A Times reader would have no idea what the court was talking about, if he/she did ever happen to come across those words, words that the Times did not feel the need to print or even allude to: “paramilitary-style home invasions conducted in the pre-dawn hours.” And then there’s also this from the court ruling:
It is utterly clear that the special prosecutor has employed theories of law that do not exist in order to investigate citizens who were wholly innocent of any wrongdoing. In other words, the special prosecutor was the instigator of a “perfect storm” of wrongs that was visited upon the innocent Unnamed Movants and those who dared to associate with them. It is fortunate, indeed, for every other citizen of this great State who is interested in the protection of fundamental liberties that the special prosecutor chose as his targets innocent citizens who had both the will and the means to fight the unlimited resources of an unjust prosecution. Further, these brave individuals played a crucial role in presenting this court with an opportunity to re-endorse its commitment to upholding the fundamental right of each and every citizen to engage in lawful political activity and to do so free from the fear of the tyrannical retribution of arbitrary or capricious governmental prosecution.
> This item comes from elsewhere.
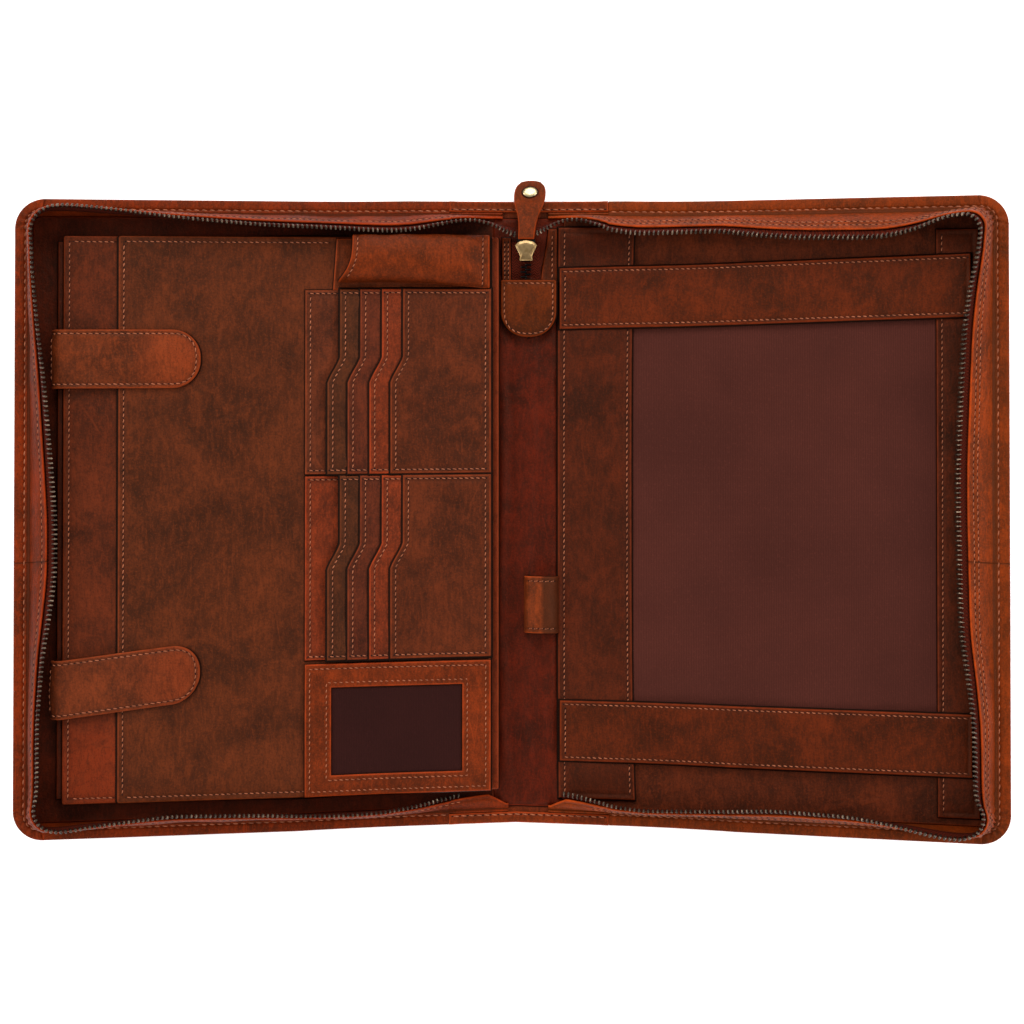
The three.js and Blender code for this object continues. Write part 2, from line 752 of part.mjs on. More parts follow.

Let one point be clear: our conclusion today ends this unconstitutional John Doe investigation.
Fortunately.
[NOTE: If the Wisconsin Supreme Court had not had a majority of conservatives on the bench, it is virtually certain that the result would have been the opposite. And remember that Supreme Court justices in Wisconsin are elected. I find that interesting, because until recently Wisconsin has tended to be a blue state.]